For high-volume deployments where a DNS cutover feels too abrupt, use weighted routing at the DNS or proxy layer:

  • Cloudflare Load Balancer (paid feature): weighted pools between old and new origins. Start at 5% new / 95% old for 24 hours, then 50/50 for 24 hours, then 100% new.
  • Route 53 weighted routing (AWS): same idea, DNS-level.
  • Cloudflare Worker: manual implementation — route requests to old/new based on Math.random() < 0.05, controlled by a KV value you adjust without redeploying.

Gradual split is slower but lets you catch subtle issues (a specific event type failing on the new stack, a geo-specific latency problem) before committing fully.

The GTM container itself — the tags, triggers, variables, and templates — is provider-agnostic. You export once, import once, and the definition is identical. What changes across providers is the runtime environment: the compute platform, the networking stack, the log destination, the observability tools. The migration risk is not in the container; it’s in the environment.

That means your pre-cutover testing should focus on environment-dependent things:

  • Does the custom HTTP template that calls your internal API still work? (DNS resolution, TLS trust, egress IP allowlisting.)
  • Do custom templates that read request headers get the headers they expect? (Different providers normalise headers differently.)
  • Does the new stack’s cold-start latency affect user-facing response time? (If your client-side GA4 config has a server_container_url, slow sGTM slows down page tracking.)

Not lowering TTL far enough in advance. Setting TTL to 60s five minutes before cutover doesn’t help — DNS resolvers honour the previous (longer) TTL. Drop it at least a week ahead.

Forgetting vendor IP allowlists. If you use a static egress IP and a vendor has allowlisted it, the new stack’s new IP is rejected. The rejection is silent at the vendor’s end and invisible from sGTM. Notify every IP-restricted vendor at least a week ahead of cutover with the new IP.

Migrating on a high-traffic day. Black Friday, a major campaign launch, an earnings release — these are not cutover days. Schedule the DNS change during a low-traffic window (middle of the night in your largest market is usually a safe bet) so issues are smaller in absolute terms if they occur.

Tearing down the old stack too fast. 48 hours of dual-running is the minimum. For high-stakes deployments, run in parallel for a full week so you can observe day-of-week traffic patterns on the new stack before committing.

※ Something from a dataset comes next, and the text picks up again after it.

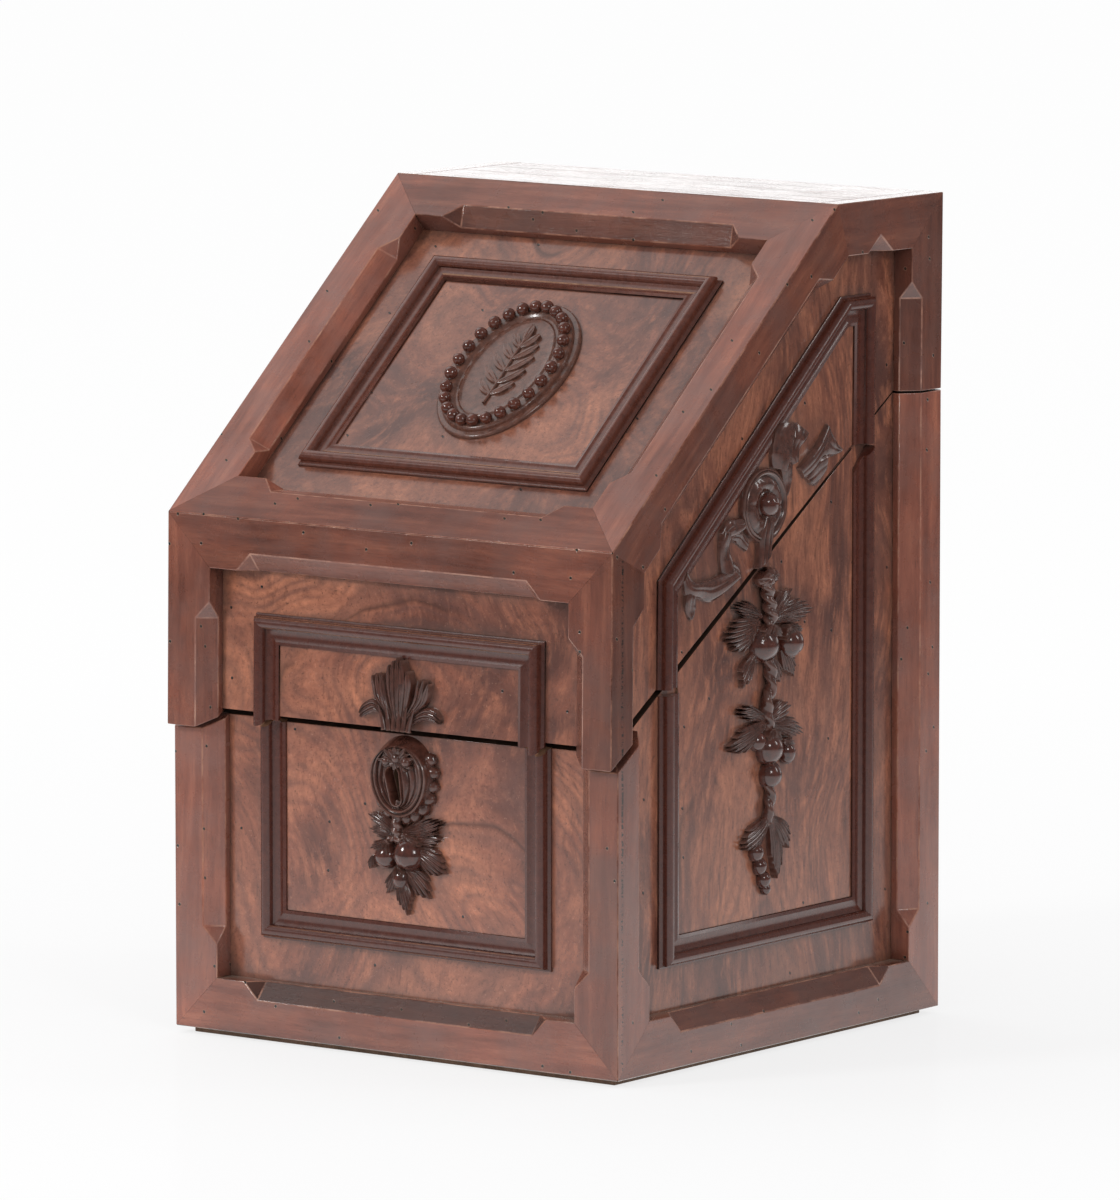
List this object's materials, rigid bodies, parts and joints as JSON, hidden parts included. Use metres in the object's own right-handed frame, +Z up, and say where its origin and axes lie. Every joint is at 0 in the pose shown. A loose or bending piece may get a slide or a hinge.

Assuming cookies survive silently. They do survive (they’re on your registrable domain, unchanged by the IP change), but test this explicitly — load the site in a browser that has existing sGTM cookies, fire an event, confirm the cookies are preserved and the client ID is unchanged.

Not capturing the rollback path. Write down, before cutover, the exact DNS change that reverses the move. Store it in your runbook. When something goes wrong at 2am you do not want to be reconstructing the old configuration from memory.